Kinzinger went on to say that anyone with “inside knowledge” can “probably expect to be talking to the committee.”

Pressed on whether he wants to talk to Trump, Kinzinger replied that he is unsure about that because it’s dependent on “where the facts lead.”

“We may not even have to talk to Donald Trump to get the information. There were tons of people around him. There were tons of people involved in the things that led up to January 6,” Kinzinger said. “Obviously, if you talk to the President, the former president, that’s going to have a whole new set of kind of like everything associated with it.
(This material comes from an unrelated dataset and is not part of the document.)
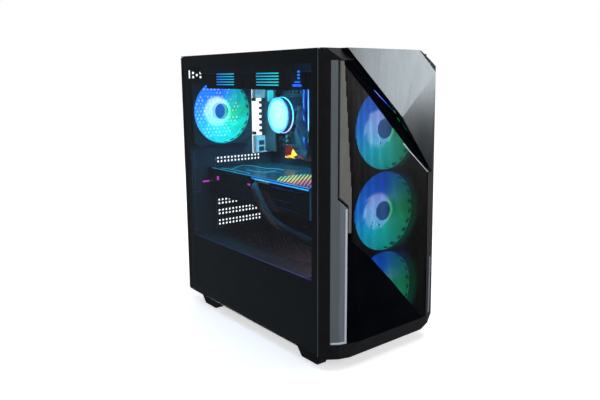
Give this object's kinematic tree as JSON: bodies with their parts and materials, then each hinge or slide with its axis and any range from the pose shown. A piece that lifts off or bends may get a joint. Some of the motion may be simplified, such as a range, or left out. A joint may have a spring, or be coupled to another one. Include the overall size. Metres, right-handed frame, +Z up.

So, when I look at that, I’m like, maybe.”

“But I know that we’re going to get to the information,” Kinzinger continued. “If he has unique information. That’s one thing. But I think there’s a lot of people around him that knew some things.”

Last week, the House select committee held its first public hearing featuring emotional testimony from Capitol and DC Metropolitan officers who defended the Capitol on Jan. 6.

An hour before the select committee’s first hearing last week, House Republican leadership attempted to shift blame for the insurrection to Speaker Nancy Pelosi (D-CA).

Republican lawmakers also made another attempt at counter programming the House select committee’s first public hearing with a press conference held by a handful of Trump’s greatest Big Lie adherents outside of the Justice Department to call out the treatment of jailed insurrectionists, whom they deem “political prisoners.”

The press conference that featured Reps. Louie Gohmert (R-TX), Matt Gaetz (R-FL), Paul Gosar (R-AZ), Marjorie Taylor Greene (R-GA), Andy Biggs (R-AZ) and Bob Good (R-VA) abruptly ended after protesters successfully disrupted the publicity stunt with whistles and signs that read, “traitors and rapists sit down” and “pedophiles for Trump.”